The opinion of the court was delivered by: MARVIN E. ASPEN
MEMORANDUM OPINION AND ORDER
MARVIN E. ASPEN, District Judge:
Respondent David Sandahl, Warden of the Shawnee Correctional Facility, now moves for reconsideration of this court's ruling dated April 29, 1992. United States ex rel. Lynch v. Sandahl, No. 91-6730 (N.D. Ill. Apr. 28, 1992). In that order, we denied respondent's motion to dismiss, and granted Steven Lynch's petition for writ of habeas corpus. We concluded that the jury instructions used in Lynch's trial violated his right to due process--a right that, although established after his conviction, applies retroactively. Further, we held that neither the exhaustion requirement nor the harmless-error doctrine barred Lynch from obtaining relief. In support of the present motion, respondent contends: (1) that the Seventh Circuit's decision in Taylor v. Gilmore, 954 F.2d 441 (7th Cir. 1992) (applying the rule of Falconer v. Lane, 905 F.2d 1129 (7th Cir. 1990), retroactively), petition for cert. filed, (Apr. 27, 1992), was wrongly decided; (2) that this court erred in its harmless error analysis; and (3) that Lynch procedurally defaulted his Falconer claim.

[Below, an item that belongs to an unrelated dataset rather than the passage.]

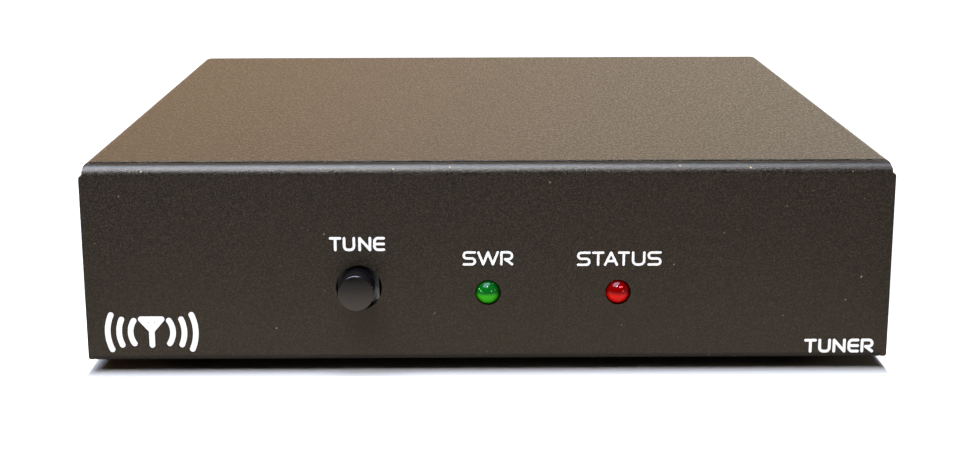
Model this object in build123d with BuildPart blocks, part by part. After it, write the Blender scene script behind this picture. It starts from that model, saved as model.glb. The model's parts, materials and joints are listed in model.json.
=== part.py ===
from build123d import *

import os
from math import cos, pi, radians, sin, sqrt

# Automatic antenna tuner for a radio desk, in millimetres.
# +X is to the right seen from the front, +Y to the rear, +Z up.
# The origin is on the table, midway between the button's face and the sockets' rims.

# ---- Driving dimensions: the box ----
WIDTH = 155.0
DEPTH = 160.0
BODY_HEIGHT = 38.8
FOOT_HEIGHT = 2.5
SHEET = 1.0
BUTTON_REACH = 6.0
SOCKET_REACH = 15.8

FRONT_Y = BUTTON_REACH - (BUTTON_REACH + DEPTH + SOCKET_REACH) / 2
REAR_Y = FRONT_Y + DEPTH
BASE_Z = FOOT_HEIGHT
TOP_Z = BASE_Z + BODY_HEIGHT
SIDE_X = WIDTH / 2
FRONT_INSIDE_Y = FRONT_Y + SHEET
REAR_INSIDE_Y = REAR_Y - SHEET
FLOOR_Z = BASE_Z + SHEET

# ---- Folded sheets ----
TOP_BEND = 2.1
BOTTOM_BEND = 1.6
COVER_BEND = 2.0
JOGGLE_BEND = 1.05
JOGGLE_HOLLOW = 0.3
STRIP_DROP = 0.15
FLANGE_DROP = 1.05
JOGGLE_START = 2.85
JOGGLE_END = 3.3
FLANGE_DEPTH = 16.0
PAN_HALF = 76.4
ROLL_HALF = 76.85
ROLL_CORNER = 1.4
FLANGE_HALF = 75.0
PLATE_BOTTOM = 0.4
PLATE_TOP = 36.6
PLATE_CORNER = 0.5
SIDE_FLANGE_HEIGHT = 9.0
RELIEF = 1.0
CORNER_REACH = 4.0
COVER_GAP = 0.15
COVER_SETBACK = 3.35
COVER_SHOULDER = 2.4
COVER_EDGE = 0.15

# ---- Front controls ----
BUTTON_X = -25.05
BUTTON_Z = BASE_Z + 15.0
BUTTON_RADIUS = 3.42
BUTTON_RIM = 0.22
BUTTON_DOME = 0.25
BUTTON_HOLE_X = -24.8
BUTTON_HOLE_Z = BASE_Z + 14.6
BUTTON_HOLE_RADIUS = 4.43
BUTTON_TAIL = 0.8
SWITCH_SETBACK = 2.6
SWITCH_SIZE = 8.0
SWITCH_LENGTH = 13.0
SWITCH_WALL = 1.0
PLUNGER_SIZE = 3.0
PLUNGER_CLEARANCE = 0.05
PLUNGER_POCKET = 5.0
PLUNGER_COLLAR = 5.4
PLUNGER_COLLAR_LENGTH = 2.0
COLLAR_GAP = 0.2

SWR_LED_X = 0.0
STATUS_LED_X = 25.05
LED_Z = BASE_Z + 13.54
LED_RADIUS = 2.42
LED_HOLE_RADIUS = 2.47
LED_FACE_RADIUS = 2.075
LED_BARREL = 6.2
LED_FLANGE_RADIUS = 2.9
LED_FLANGE = 1.0
LED_PITCH = 2.54
LED_LEAD = 0.25
LED_LEAD_BEND = 0.7
LED_LEAD_REACH = 2.6

# ---- Fasteners, metric M3 ----
M3_RADIUS = 1.5
M3_BORE = 1.52
M3_HOLE = 1.65
M3_HEAD_RADIUS = 2.8
M3_HEAD = 2.0
M3_NUT_FLATS = 5.5
M3_NUT = 2.4
CLINCH_RADIUS = 1.85
CLINCH_HOLE = 1.9
RECESS_DEPTH = 1.1
RECESS_WIDTH = 0.9
RECESS_LENGTH = 3.0

# ---- Circuit board ----
STANDOFF_HEIGHT = 8.0
SWAGE_RADIUS = 2.08
SWAGE_HOLE = 2.1
BOARD_THICKNESS = 1.6
BOARD_HALF = 72.0
BOARD_FRONT_Y = FRONT_Y + 3.0
BOARD_REAR_Y = REAR_Y - 7.5
BOARD_BOTTOM = FLOOR_Z + STANDOFF_HEIGHT
BOARD_TOP = BOARD_BOTTOM + BOARD_THICKNESS
LEAD_END = BOARD_BOTTOM - 1.2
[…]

It is settled law that motions for reconsideration "serve a limited function: to correct manifest errors of law or fact or to present newly discovered evidence." Publishers Resource, Inc. v. Walker-Davis Publications, Inc., 762 F.2d 557, 561 (7th Cir. 1985) (quoting Keene Corp. v. International Fidelity Ins. Co., 561 F. Supp. 656, 665-66 (N.D. Ill. 1982), aff'd, 736 F.2d 388 (7th Cir. 1984)). As such, this court will not entertain a motion for reconsideration that merely reiterates arguments previously raised. In re Stotler & Co., No. 91-1178, slip op. at 2 (N.D. Ill. Dec. 3, 1991); Above the Belt, Inc. v. Mel Bohannan Roofing, Inc., 99 F.R.D. 99, 101 (E.D. Va. 1983); see also Quaker Alloy Casting Co. v. Gulfco Indus., Inc., 123 F.R.D. 282, 288 (N.D. Ill. 1988) ("This Court's opinions are not intended as mere first drafts, subject to revision and reconsideration at a litigant's pleasure.") Further, a motion for reconsideration may not be employed as a vehicle to introduce new evidence that could have been produced prior to the entry of judgment. Publishers Resource, 762 F.2d at 561. "Nor should a motion for reconsideration serve as the occasion to tender new legal theories for the first time." Id.
There can be no question that respondent's procedural default argument could have, and should have, been raised in its answer to Lynch's petition and motion to dismiss. Respondent's explanation for this failure is limited to the assertion that he "merely sought expeditious resolution of the case" by limiting the motion to dismiss to the issue of exhaustion. While this court is always mindful of the desirability of expeditious litigation, filing multiple motions to dismiss, each raising one issue at a time, is not the method to achieve such a result. Respecting respondent's displeasure at the current state of the law regarding the retroactive application of Falconer, as well as the Seventh Circuit's consistent holding that such a violation is "inherently prejudicial," those issues are properly presented to the Seventh Circuit on appeal, not to this court in a motion for reconsideration. In the absence of any newly-discovered evidence, and finding no manifest error of law or fact, we deny respondent's motion for reconsideration. It is so ordered.